With indifference goes the self-complacency of verse 17. Because churches prosper financially, with increasing membership, they pride themselves on their material prosperity and their blessings. Many cults and isms arise, all courting the favor of the crowd and emphasizing present gain.
There is a third marked feature of Laodicea- ignorance of God's thoughts. The Lord declares those of Laodicea to be wretched, miserable, poor and blind and naked when they think they are just the opposite! This is only true of those who are lost, of course, but let the believer avoid any resemblance to them.
Since they consider themselves rich, the Lord counsels them (verse 18) to buy of Him gold tried in the fire. Gold speaks of the glory and righteousness of God, and tried in the fire indicates its being purged from men's efforts to contaminate it, such as the pollution of Laodicea mentioned above. Of course, this great blessing from God is bought "without money and without price" (Isaiah 55:1); yet Laodicea must realize it to be at the expense of her own pride. White clothing speaks of Christ as the true robe of righteousness who alone can cover man's nakedness. Finally the eye-salve speaks of the illuminating power of the Holy Spirit to open blind eyes. These three things are therefore, respectively, the genuine work of the Father, the Son and the Holy Spirit.
How significant is the fact that it is the love of Christ that moves Him to rebuke and chasten (v. 19). Will Laodicea not therefore listen and repent? This word is of course intended for anyone who will take it to heart, for the Lord has virtually given up the mass of Laodicea. He is standing and knocking outside the door (not in the midst, for Laodicea has no concern for being gathered to His name-Matthew 18:20). Therefore He directs His word to individuals: 'If anyone hears My voice and opens the door, I will come in to him and will dine with him and he with Me." Though He is sadly outside the door of Laodicea since He is not personally welcome in that particular church, yet He appeals to the individual to open his heart's door (v. 20). This opening will be rewarded with personal, vital fellowship with Him.

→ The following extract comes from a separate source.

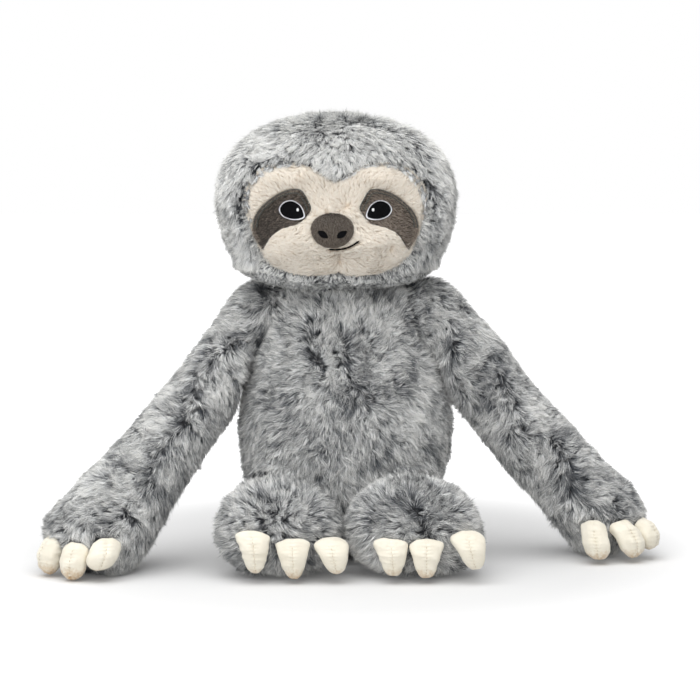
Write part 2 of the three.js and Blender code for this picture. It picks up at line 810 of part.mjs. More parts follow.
function makeEye(side) {
  const patchTop = (x, z) => panelFront(x, z) - PILE_GAP - PATCH_WALL;
  const patchMiddle = facePoint(side.sign * PATCH_X, PATCH_Z);
  const patch = outline(PATCH_SHARES, patchMiddle, PATCH_HALF_WIDTH, PATCH_HALF_HEIGHT, side.sign);
  const patchBack = (x, z) => panelFront(x, z) - PILE_GAP;
  put(`eye_patch_${side.tag}`, drape(patch, PATCH_SIDES, PATCH_RING_SHARES, patchTop, patchBack), TAUPE);

  const eyeMiddle = facePoint(side.sign * EYE_X, EYE_Z);
  const eye = outline(EYE_SHARES, eyeMiddle, EYE_HALF_WIDTH, EYE_HALF_HEIGHT, side.sign);
  const eyeBack = (x, z) => patchTop(x, z) - GAP;
  const eyeTop = (x, z, share) => eyeBack(x, z) - dome(share, EYE_EDGE, EYE_RISE);
  put(`eye_${side.tag}`, drape(eye, EYE_SIDES, EYE_RING_SHARES, eyeTop, eyeBack), BLACK);

  const rim = outline(
    EYE_SHARES,
    eyeMiddle,
    EYE_HALF_WIDTH + GAP + RIM_WIDTH,
    EYE_HALF_HEIGHT + GAP + RIM_WIDTH,
    side.sign,
  );
  const rimShare = (EYE_HALF_HEIGHT + 2 * GAP) / (EYE_HALF_HEIGHT + GAP + RIM_WIDTH);
  const rimTop = (x, z) => eyeBack(x, z) - RIM_RISE;
  put(`eye_rim_${side.tag}`, drape(rim, EYE_SIDES, [rimShare, 1], rimTop, eyeBack, 0, true), WHITE);

  const glintMiddle = facePoint(side.sign * GLINT_X, GLINT_Z);
  const across = (x, z) => {
    const share = Math.hypot((x - eyeMiddle.x) / EYE_HALF_WIDTH, (z - eyeMiddle.z) / EYE_HALF_HEIGHT);
    return eyeTop(x, z, Math.min(1, share)) - GAP;
  };
  const glint = outline(DISC_SHARES, glintMiddle, GLINT_HALF_WIDTH, GLINT_HALF_HEIGHT);
  const glintTop = (x, z) => across(x, z) - GLINT_RISE;
  put(`eye_glint_${side.tag}`, drape(glint, GLINT_SIDES, GLINT_RING_SHARES, glintTop, across), WHITE);
}

function makeNose() {
  const middle = facePoint(NOSE_X, NOSE_Z);
  const edge = outline(NOSE_SHARES, middle, NOSE_HALF_WIDTH, NOSE_HALF_HEIGHT, 1, true);
  const back = (x, z) => panelFront(x, z) - PILE_GAP;
  const top = (x, z) => {
    const share = Math.hypot((x - middle.x) / NOSE_HALF_WIDTH, (z - middle.z) / NOSE_HALF_HEIGHT);
    return back(x, z) - dome(Math.min(1, share), NOSE_EDGE, NOSE_RISE);
  };
  put("nose", drape(edge, NOSE_SIDES, NOSE_RING_SHARES, top, back), TAUPE);

  for (const side of SIDES) {
    const place = middle.clone().add(new THREE.Vector3(side.sign * NOSTRIL_X, 0, NOSTRIL_Z));
    const slot = outline(DISC_SHARES, place, NOSTRIL_HALF_WIDTH, NOSTRIL_HALF_HEIGHT);
    slot.curve.points.forEach((point) => {
      point.sub(place).applyAxisAngle(Y, -side.sign * radians(NOSTRIL_TILT)).add(place);
    });
    const bed = (x, z) => top(x, z) - GAP;
    const face = (x, z) => bed(x, z) - NOSTRIL_RISE;
    put(`nostril_${side.tag}`, drape(slot, GLINT_SIDES, NOSTRIL_RING_SHARES, face, bed), BLACK);
  }
}

function makeMouth() {
  const bend = new THREE.QuadraticBezierCurve3(
    facePoint(MOUTH_START_X, MOUTH_START_Z),
    facePoint(MOUTH_DIP_X, MOUTH_DIP_Z),
    facePoint(MOUTH_END_X, MOUTH_END_Z),
  );
  const onFace = bend.getPoints(MOUTH_STEPS).map((point) => {
    const depth = panelFront(point.x, point.z) - PILE_GAP - MOUTH_THREAD;
    return new THREE.Vector3(point.x, depth, point.z);
  });
  const section = new THREE.Shape().absarc(0, 0, MOUTH_THREAD, 0, 2 * Math.PI);
  const thread = new THREE.ExtrudeGeometry(section, {
    extrudePath: new THREE.CatmullRomCurve3(onFace),
    steps: MOUTH_STEPS,
    curveSegments: SEAM_FACETS,
    bevelEnabled: false,
  });
  put("mouth_stitch", solidOf(thread), BLACK);
}

const panelBack = (x, z) => headFront(x, z) + FUR_WALL;
put("face_panel", drape(faceOutline, FACE_SIDES, PANEL_SHARES, panelFront, panelBack), CREAM);
SIDES.forEach(makeEye);
makeNose();
makeMouth();

// Limbs: a fur cover open at its root, its stuffing and three claws sewn to its end

// Each row of angles turns a limb about its pivot by the two axes
function turnsOf(pivot, first, second, rows) {
  const about = (axis, angle) => new THREE.Matrix4().makeRotationAxis(axis, radians(angle));
  const there = new THREE.Matrix4().makeTranslation(pivot);
  const back = there.clone().invert();
  const turned = (a, b) => there.clone().multiply(about(first, a)).multiply(about(second, b));
  return rows.map(([a, b]) => turned(a, b).multiply(back));
}

// What the body sweeps as seen from a limb that turns
function sweepOf(solid, turns) {
  return wasm.Manifold.union(turns.map((turn) => solid.transform(turn.clone().invert().elements)));
}

// Cuts a limb where the body passes, and its hollow far enough from the cut to leave the cover whole
function makeLimb(name, shape, joint, turns) {
  const passing = sweepOf(bodyClear(PASSING_GAP, joint), turns);
  const deepCuts = (wall) => sweepOf(skin(bodyForm, HOLLOW_SIDES, HOLLOW_RINGS, -wall), turns);
  const pocketRoom = (wall) => ball(joint.pivot, joint.radius - wall, LINING_SIDES);
  const hollowOf = (wall, least) => {
    const cut = deepCuts(least).subtract(pocketRoom(wall));
    return skin(shape, LIMB_HOLLOW_SIDES, LIMB_HOLLOW_RINGS, wall).subtract(cut);
  };
  const outer = takeAway(skin(shape, LIMB_SIDES, LIMB_RINGS), [passing, FLOOR]);
  put(`${name.part}_cover_${name.tag}`, takeAway(outer, [hollowOf(FUR_WALL, LINING), joint.mouth]), FUR);
  put(`${name.part}_stuffing_${name.tag}`, hollowOf(FUR_WALL + GAP, LINING + GAP), STUFFING);
}

function makeClaws(name, shape, size, spines) {
  const limb = skin(shape, LIMB_SIDES, LIMB_RINGS, -GAP);
  spines.forEach(({ root, knee, tip, wide }, index) => {
    const claw = skin(clawForm(root, knee, tip, wide, size), CLAW_SIDES, CLAW_RINGS);
    put(`${name.claw}_claw_${name.tag}${index + 1}`, takeAway(claw, [limb, FLOOR]), CLAW_CLOTH);
  });
}

function makeArm(side, joint) {
  const drop = (SHOULDER_Z - PAW_HEIGHT) / ARM_LENGTH;
  const reach = Math.sqrt(1 - drop ** 2);
  const ahead = radians(side.heading);
  const level = new THREE.Vector3(side.sign * Math.cos(ahead), -Math.sin(ahead), 0);
  const heading = level.clone().multiplyScalar(reach).addScaledVector(Z, -drop);
  const wide = heading.clone().cross(Z).normalize();
  const pawSize = side.pawShare * PAW_HALF_WIDTH;
  const pawEnd = side.pawShare * PAW_END;
  const rows = [
    ...ARM_SHARES.map(([along, w, d]) => [along * ARM_LENGTH, w * ARM_HALF_WIDTH, d * ARM_HALF_WIDTH]),
    ...PAW_SHARES.map(([on, w, d]) => [ARM_LENGTH + on * pawEnd, w * pawSize, d * pawSize]),
  ];
  const shape = limbForm(joint.pivot, heading, wide, SHOULDER_RADIUS, rows, 2);
  const outward = X.clone().multiplyScalar(side.sign);
  const lift = heading.clone().cross(outward).normalize();
  const turns = turnsOf(joint.pivot, X.clone().negate(), lift, ARM_TURNS);
  makeLimb({ part: "arm", tag: side.tag }, shape, joint, turns);

  const paw = joint.pivot.clone().addScaledVector(heading, ARM_LENGTH);
  const spines = [];
  for (let i = 0; i < CLAWS; i += 1) {
    const turn = side.clawTurn + ((CLAWS - 1) / 2 - i) * HAND_CLAW_PITCH;
    const lean = HAND_CLAW_LEANS[side.tag][i];
    const tipRise = HAND_LIFT_SHARES[side.tag][i] * HAND_CLAW_KNEE_Z;
    const outAt = (angle) => level.clone().applyAxisAngle(Z, side.sign * radians(angle));
    const at = (angle, far, height) =>
      new THREE.Vector3(paw.x, paw.y, height).addScaledVector(outAt(angle), far);
    spines.push({
      root: at(turn, HAND_CLAW_ROOT_OUT, HAND_CLAW_ROOT_Z),
      knee: at(turn + lean / 2, HAND_CLAW_KNEE_OUT, HAND_CLAW_KNEE_Z),
      tip: at(turn + lean, HAND_CLAW_TIP_OUT, HAND_CLAW_TIP_Z + tipRise),
      wide: outAt(turn).cross(Z),
    });
  }
  const size = {
    shares: HAND_CLAW_SHARES,
    halfWide: HAND_CLAW_HALF_WIDTH,
    halfDeep: HAND_CLAW_HALF_DEPTH,
  };
  makeClaws({ claw: "hand", tag: side.tag }, shape, size, spines);
}

function makeLeg(side, joint) {
  const heading = Y.clone().negate();
  const rows = LEG_SHARES.map(([along, w, h]) => [
    along * FOOT_REACH,
    w * FOOT_HALF_WIDTH,
    h * FOOT_HALF_HEIGHT,
  ]);
  const shape = limbForm(joint.pivot, heading, X, HIP_RADIUS, rows, FOOT_POWER);
  const turns = turnsOf(joint.pivot, heading, X.clone().negate(), LEG_TURNS);
  makeLimb({ part: "leg", tag: side.tag }, shape, joint, turns);

  const spines = [];
  for (let i = 0; i < CLAWS; i += 1) {
    const x = joint.pivot.x + FOOT_CLAW_SHIFT + (i - (CLAWS - 1) / 2) * FOOT_CLAW_PITCH;
    const [rootAside, tipAside, rootUp, tipUp] = FOOT_STRAY_SHARES[side.tag][i];
    const rootX = x + rootAside * FOOT_CLAW_PITCH;
    const tipX = x + tipAside * FOOT_CLAW_PITCH;
    const rise = rootUp * FOOT_CLAW_ROOT_Z;
    spines.push({
      root: new THREE.Vector3(rootX, FOOT_CLAW_ROOT_Y, FOOT_CLAW_ROOT_Z + rise),
      knee: new THREE.Vector3((rootX + tipX) / 2, FOOT_CLAW_KNEE_Y, FOOT_CLAW_KNEE_Z + rise),
      tip: new THREE.Vector3(tipX, FOOT_CLAW_TIP_Y, FOOT_CLAW_TIP_Z + tipUp * FOOT_CLAW_ROOT_Z),
      wide: X,
    });
  }
  const size = {
    shares: FOOT_CLAW_SHARES,
    halfWide: FOOT_CLAW_HALF_WIDTH,
    halfDeep: FOOT_CLAW_HALF_DEPTH,
  };
  makeClaws({ claw: "foot", tag: side.tag }, shape, size, spines);
}

SIDES.forEach((side, index) => {
  makeArm(side, shoulderSeats[index]);
  makeLeg(side, hipSeats[index]);
});

export default sloth;
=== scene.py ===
# The look of the plush sloth: fabric backings with real strands of fur, a short-pile face with stitched
# features, and padded cloth claws, on a white studio floor.
import json
import math

import bpy
import numpy as np
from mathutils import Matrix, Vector
from mathutils.bvhtree import BVHTree


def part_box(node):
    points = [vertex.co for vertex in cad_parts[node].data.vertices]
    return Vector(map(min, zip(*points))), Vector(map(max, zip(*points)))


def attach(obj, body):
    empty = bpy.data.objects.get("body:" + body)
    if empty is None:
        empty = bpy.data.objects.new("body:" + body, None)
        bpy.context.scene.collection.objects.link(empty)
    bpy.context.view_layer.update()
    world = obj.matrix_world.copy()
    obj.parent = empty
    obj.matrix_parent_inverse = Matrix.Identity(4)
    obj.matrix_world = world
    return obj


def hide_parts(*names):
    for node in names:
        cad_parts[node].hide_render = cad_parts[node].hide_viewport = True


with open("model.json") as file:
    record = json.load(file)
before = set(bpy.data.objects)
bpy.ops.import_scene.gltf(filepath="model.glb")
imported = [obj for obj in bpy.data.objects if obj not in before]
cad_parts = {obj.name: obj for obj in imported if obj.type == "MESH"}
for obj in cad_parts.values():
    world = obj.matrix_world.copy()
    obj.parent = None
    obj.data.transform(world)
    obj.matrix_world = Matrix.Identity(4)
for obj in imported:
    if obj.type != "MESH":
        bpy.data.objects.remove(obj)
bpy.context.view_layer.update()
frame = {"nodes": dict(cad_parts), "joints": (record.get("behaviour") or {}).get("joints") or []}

X, Y, Z = np.eye(3)
LEVEL = (1, 1, 0)  # drops the height of a place
TURN = 2 * math.pi
TINY = 1e-12  # keeps divisions and logarithms defined

# Camera, in metres and degrees
CAMERA_TARGET = (0.0041, 0, 0.1307)
CAMERA_DISTANCE = 1.42
CAMERA_ELEVATION = 5.5
CAMERA_LENS_SHARE = 3.2  # focal length as a share of the picture's width

# Studio
FLOOR_HALF = 6
FLOOR_COLOUR = 0.71
FLOOR_LIFT = (0.06, 1.0)  # seen by the camera alone, near the object and far off
FLOOR_FADE = (0.16, 0.42)  # where that lift starts to grow and where it is whole
SKY_STRENGTH = 0.46
TOP_LAMP_SIZE = 1.5
TOP_LAMP_PLACE = (-0.12, -0.25, 1.25)
TOP_LAMP_POWER = 17.5
FRONT_LAMP_SIZE = 2.0
FRONT_LAMP_PLACE = (-0.6, -1.6, 0.45)
FRONT_LAMP_POWER = 14

# Materials
WHITE = (1, 1, 1, 1)
LUSTRE = 0.3
CLOTH_GRAIN = 900.0  # how fine the weave is
CLAW_GRAIN = 1500.0
CLOTH_RELIEF = 0.0004  # height of the weave, and of the ply with its strength
THREAD_RELIEF = 0.0001
PLY_STRENGTH = 0.35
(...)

While the pride of Laodicea wants to sit on a throne now, the overcomer is promised such honor in the future, but with Christ on His throne (v. 21). Christ has not as yet taken His throne. As Son of Man He will take it in the millennial age to come. Meanwhile He is rewarded with the dignity of being seated on His Father's throne, a place we could never have. Again, a last earnest appeal is made to him who has an ear to hear (v. 22).
Any assembly today that is reduced to such a state as Laodicea will be so blinded as to not realize how awful is its condition before God. We should all be warned against allowing any of the evil things that characterized Laodicea to be in any measure true of us. Let us be awake to recognize the least tendency of slipping into the complacency, the indifference and the ignorance of God's thoughts that are solemnly censured by the Lord Jesus.